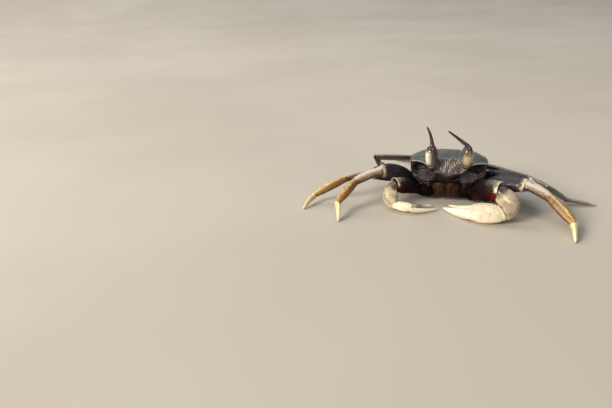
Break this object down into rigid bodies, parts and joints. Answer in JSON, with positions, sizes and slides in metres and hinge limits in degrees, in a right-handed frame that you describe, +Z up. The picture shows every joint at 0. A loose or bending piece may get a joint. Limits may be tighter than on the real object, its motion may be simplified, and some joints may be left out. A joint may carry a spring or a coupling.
{
  "type": "horned ghost crab model",
  "caption": "Life-size still model of a horned ghost crab resting on its legs and claws, with raised horned eyes and unequal claws.",
  "frame": {"origin": "bottom centre of the whole crab's box, on the floor it stands on", "axes": "+Z up, +X towards the crab's left side, and the crab faces -Y"},
  "size_m": [0.1702, 0.1166, 0.0469],
  "materials": {
    "carapace": "smooth blue-grey shell with a wet sheen, granular at the front and edges",
    "underbody": "brown-grey underside shell",
    "mouthpart": "brown, striped, lightly haired",
    "stalk": "dark brown, smooth",
    "cornea": "cream eye surface, shiny",
    "horn": "dark brown, paler towards the root",
    "merus": "dark blue-black with a cream rim at the far end",
    "carpus": "pinkish grey with pale granules",
    "propodus": "golden brown with cross bands and hair tufts",
    "dactyl": "pale yellow, fluted",
    "claw": "cream with rows of granules",
    "claw_arm": "dark maroon and grey with a cream rim"
  },
  "bodies": {
    "root": {"carapace": "carapace", "underbody": "underbody", "abdomen": "underbody", "mouthpart_right": "mouthpart", "antenna_right": "mouthpart", "eyestalk_right": "stalk", "cornea_right": "cornea", "horn_right": "horn", "mouthpart_left": "mouthpart", "antenna_left": "mouthpart", "eyestalk_left": "stalk", "cornea_left": "cornea", "horn_left": "horn", "leg_2_right_merus": "merus", "leg_2_right_carpus": "carpus", "leg_2_right_propodus": "propodus", "leg_2_right_dactyl": "dactyl", "leg_2_left_merus": "merus", "leg_2_left_carpus": "carpus", "leg_2_left_propodus": "propodus", "leg_2_left_dactyl": "dactyl", "leg_3_right_merus": "merus", "leg_3_right_carpus": "carpus", "leg_3_right_propodus": "propodus", "leg_3_right_dactyl": "dactyl", "leg_3_left_merus": "merus", "leg_3_left_carpus": "carpus", "leg_3_left_propodus": "propodus", "leg_3_left_dactyl": "dactyl", "leg_4_right_merus": "merus", "leg_4_right_carpus": "carpus", "leg_4_right_propodus": "propodus", "leg_4_right_dactyl": "dactyl", "leg_4_left_merus": "merus", "leg_4_left_carpus": "carpus", "leg_4_left_propodus": "propodus", "leg_4_left_dactyl": "dactyl", "leg_5_right_merus": "merus", "leg_5_right_carpus": "carpus", "leg_5_right_propodus": "propodus", "leg_5_right_dactyl": "dactyl", "leg_5_left_merus": "merus", "leg_5_left_carpus": "carpus", "leg_5_left_propodus": "propodus", "leg_5_left_dactyl": "dactyl", "claw_major_merus": "claw_arm", "claw_major_carpus": "claw", "claw_major_palm": "claw", "claw_major_finger": "claw", "claw_minor_merus": "claw_arm", "claw_minor_carpus": "claw", "claw_minor_palm": "claw", "claw_minor_finger": "claw"}
  },
  "joints": []
}
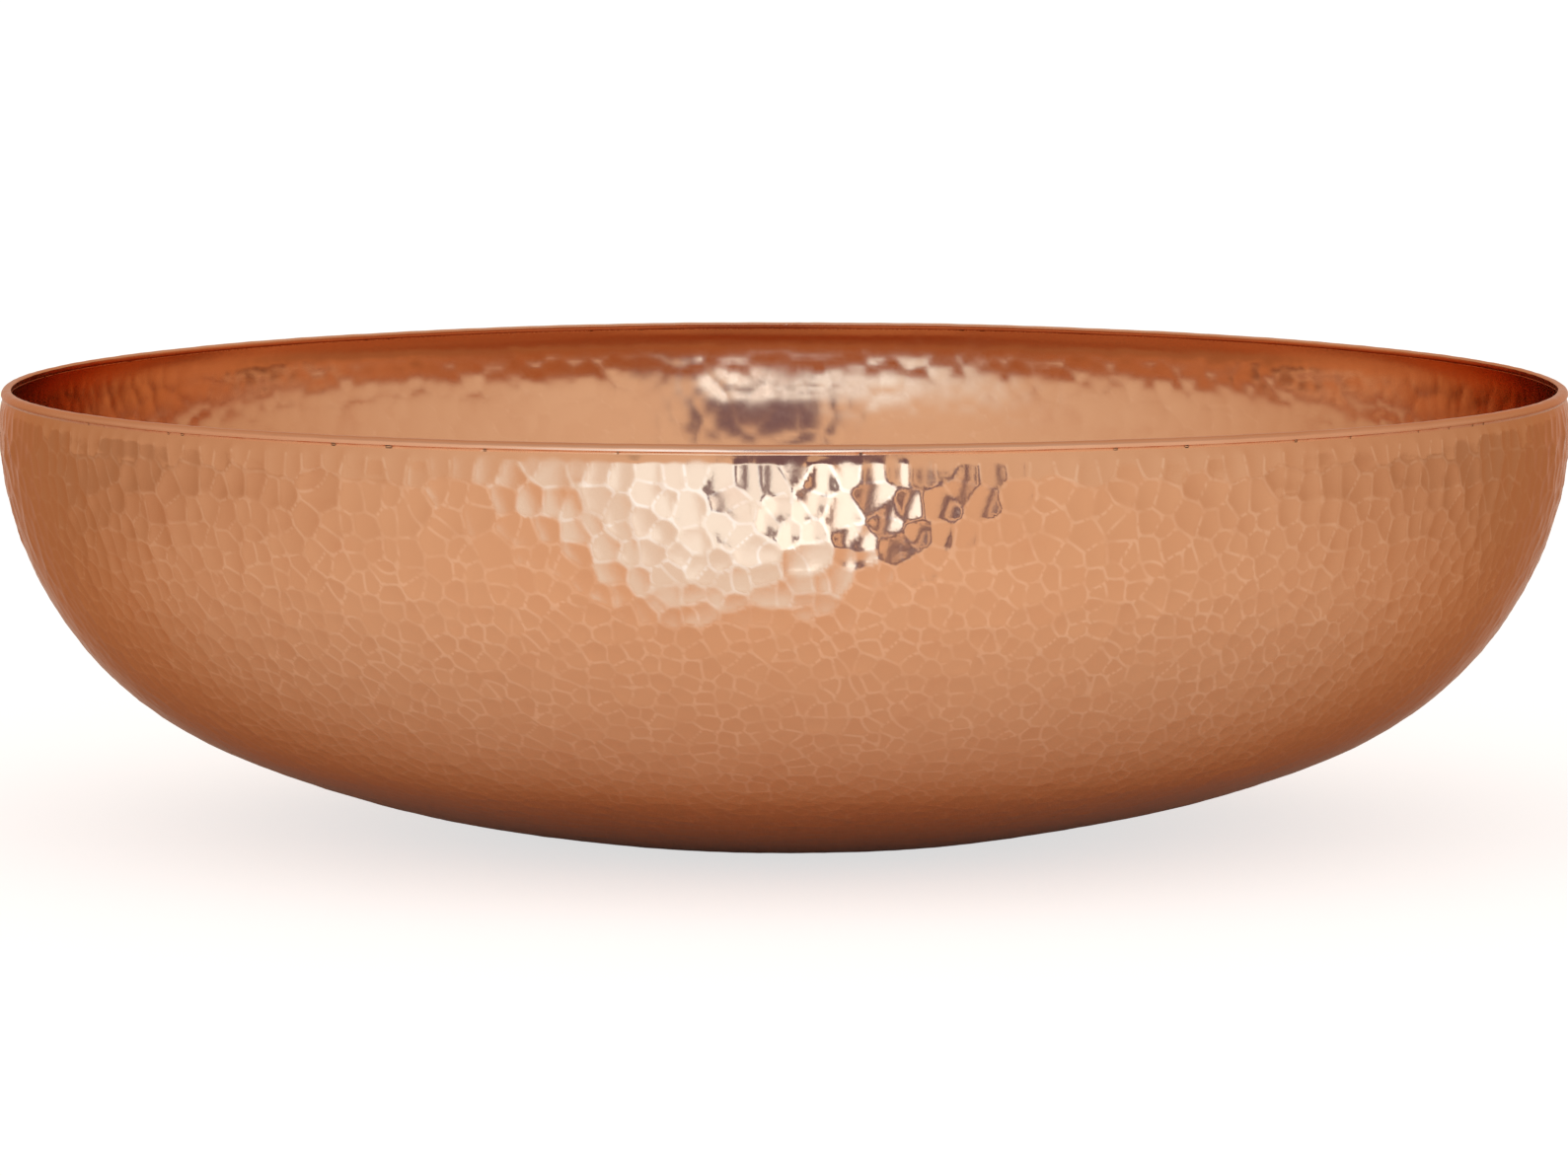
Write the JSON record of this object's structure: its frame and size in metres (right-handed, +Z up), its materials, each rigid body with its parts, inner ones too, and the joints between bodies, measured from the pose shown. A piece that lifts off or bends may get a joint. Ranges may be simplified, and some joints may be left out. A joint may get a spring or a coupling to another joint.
{
  "type": "hammered copper bowl",
  "caption": "Wide shallow round bowl raised from copper sheet, hammered all over, with a small resting flat and a round-topped hoop brazed on its rim.",
  "frame": {"origin": "centre of the flat that the bowl rests on, at the bottom of its bounding box", "axes": "+Z up along the bowl's axis, towards the mouth; X and Y lie in the plane of the rim, and the hoop's scarf joint faces +Y"},
  "size_m": [0.3999, 0.4, 0.115],
  "materials": {
    "hammered_copper": "polished copper, hammered facets, a little warm tarnish",
    "rim_copper": "polished copper, filed and rubbed smooth by hand",
    "braze": "dull copper-phosphorus braze with small dark pinholes"
  },
  "bodies": {
    "root": {"bowl_shell": "hammered_copper", "rim_hoop": "rim_copper", "seam_braze": "braze", "scarf_braze": "braze"}
  },
  "joints": []
}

# Problem details
Repeat the listing above without any change.

# Expected answer
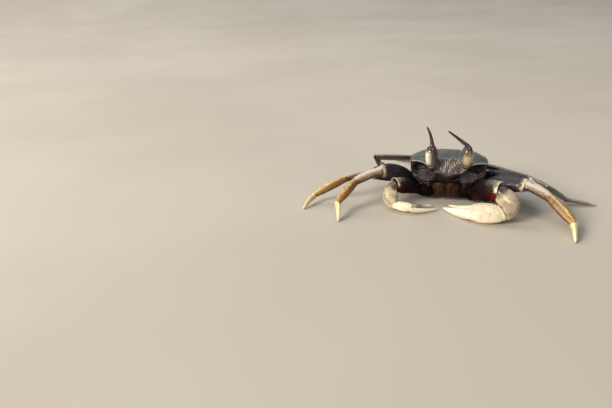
Break this object down into rigid bodies, parts and joints. Answer in JSON, with positions, sizes and slides in metres and hinge limits in degrees, in a right-handed frame that you describe, +Z up. The picture shows every joint at 0. A loose or bending piece may get a joint. Limits may be tighter than on the real object, its motion may be simplified, and some joints may be left out. A joint may carry a spring or a coupling.
{
  "type": "horned ghost crab model",
  "caption": "Life-size still model of a horned ghost crab resting on its legs and claws, with raised horned eyes and unequal claws.",
  "frame": {"origin": "bottom centre of the whole crab's box, on the floor it stands on", "axes": "+Z up, +X towards the crab's left side, and the crab faces -Y"},
  "size_m": [0.1702, 0.1166, 0.0469],
  "materials": {
    "carapace": "smooth blue-grey shell with a wet sheen, granular at the front and edges",
    "underbody": "brown-grey underside shell",
    "mouthpart": "brown, striped, lightly haired",
    "stalk": "dark brown, smooth",
    "cornea": "cream eye surface, shiny",
    "horn": "dark brown, paler towards the root",
    "merus": "dark blue-black with a cream rim at the far end",
    "carpus": "pinkish grey with pale granules",
    "propodus": "golden brown with cross bands and hair tufts",
    "dactyl": "pale yellow, fluted",
    "claw": "cream with rows of granules",
    "claw_arm": "dark maroon and grey with a cream rim"
  },
  "bodies": {
    "root": {"carapace": "carapace", "underbody": "underbody", "abdomen": "underbody", "mouthpart_right": "mouthpart", "antenna_right": "mouthpart", "eyestalk_right": "stalk", "cornea_right": "cornea", "horn_right": "horn", "mouthpart_left": "mouthpart", "antenna_left": "mouthpart", "eyestalk_left": "stalk", "cornea_left": "cornea", "horn_left": "horn", "leg_2_right_merus": "merus", "leg_2_right_carpus": "carpus", "leg_2_right_propodus": "propodus", "leg_2_right_dactyl": "dactyl", "leg_2_left_merus": "merus", "leg_2_left_carpus": "carpus", "leg_2_left_propodus": "propodus", "leg_2_left_dactyl": "dactyl", "leg_3_right_merus": "merus", "leg_3_right_carpus": "carpus", "leg_3_right_propodus": "propodus", "leg_3_right_dactyl": "dactyl", "leg_3_left_merus": "merus", "leg_3_left_carpus": "carpus", "leg_3_left_propodus": "propodus", "leg_3_left_dactyl": "dactyl", "leg_4_right_merus": "merus", "leg_4_right_carpus": "carpus", "leg_4_right_propodus": "propodus", "leg_4_right_dactyl": "dactyl", "leg_4_left_merus": "merus", "leg_4_left_carpus": "carpus", "leg_4_left_propodus": "propodus", "leg_4_left_dactyl": "dactyl", "leg_5_right_merus": "merus", "leg_5_right_carpus": "carpus", "leg_5_right_propodus": "propodus", "leg_5_right_dactyl": "dactyl", "leg_5_left_merus": "merus", "leg_5_left_carpus": "carpus", "leg_5_left_propodus": "propodus", "leg_5_left_dactyl": "dactyl", "claw_major_merus": "claw_arm", "claw_major_carpus": "claw", "claw_major_palm": "claw", "claw_major_finger": "claw", "claw_minor_merus": "claw_arm", "claw_minor_carpus": "claw", "claw_minor_palm": "claw", "claw_minor_finger": "claw"}
  },
  "joints": []
}
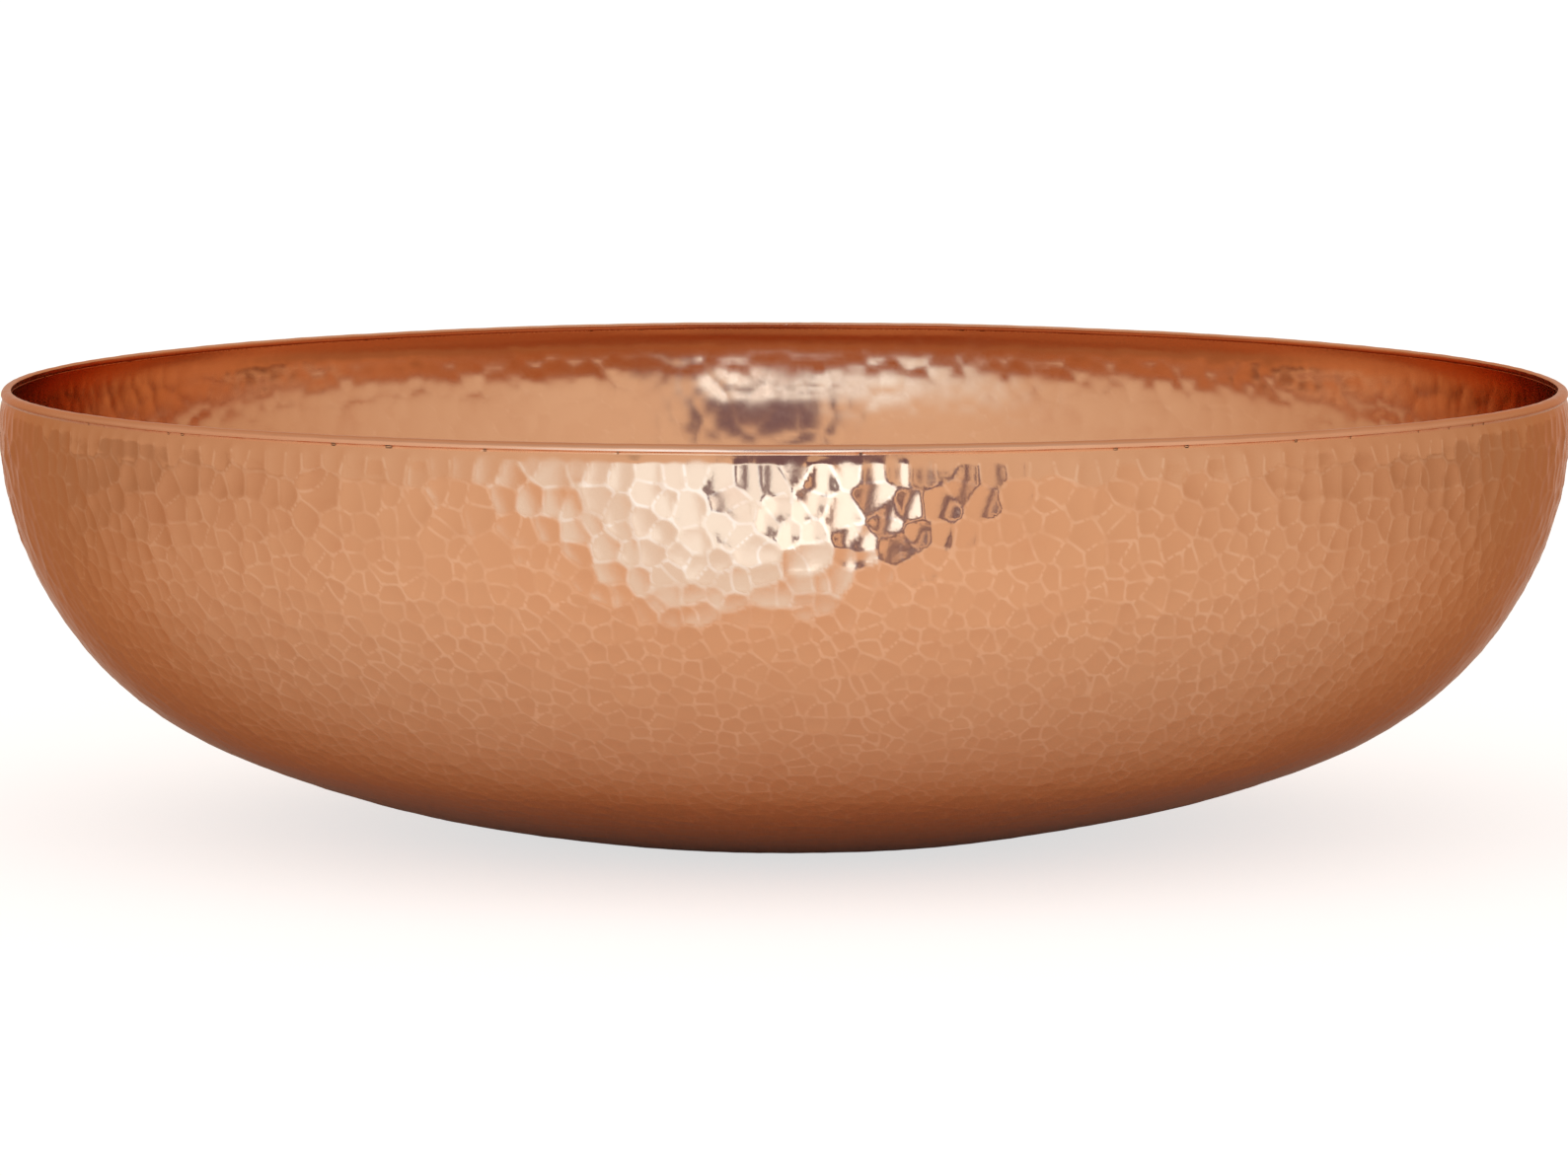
Write the JSON record of this object's structure: its frame and size in metres (right-handed, +Z up), its materials, each rigid body with its parts, inner ones too, and the joints between bodies, measured from the pose shown. A piece that lifts off or bends may get a joint. Ranges may be simplified, and some joints may be left out. A joint may get a spring or a coupling to another joint.
{
  "type": "hammered copper bowl",
  "caption": "Wide shallow round bowl raised from copper sheet, hammered all over, with a small resting flat and a round-topped hoop brazed on its rim.",
  "frame": {"origin": "centre of the flat that the bowl rests on, at the bottom of its bounding box", "axes": "+Z up along the bowl's axis, towards the mouth; X and Y lie in the plane of the rim, and the hoop's scarf joint faces +Y"},
  "size_m": [0.3999, 0.4, 0.115],
  "materials": {
    "hammered_copper": "polished copper, hammered facets, a little warm tarnish",
    "rim_copper": "polished copper, filed and rubbed smooth by hand",
    "braze": "dull copper-phosphorus braze with small dark pinholes"
  },
  "bodies": {
    "root": {"bowl_shell": "hammered_copper", "rim_hoop": "rim_copper", "seam_braze": "braze", "scarf_braze": "braze"}
  },
  "joints": []
}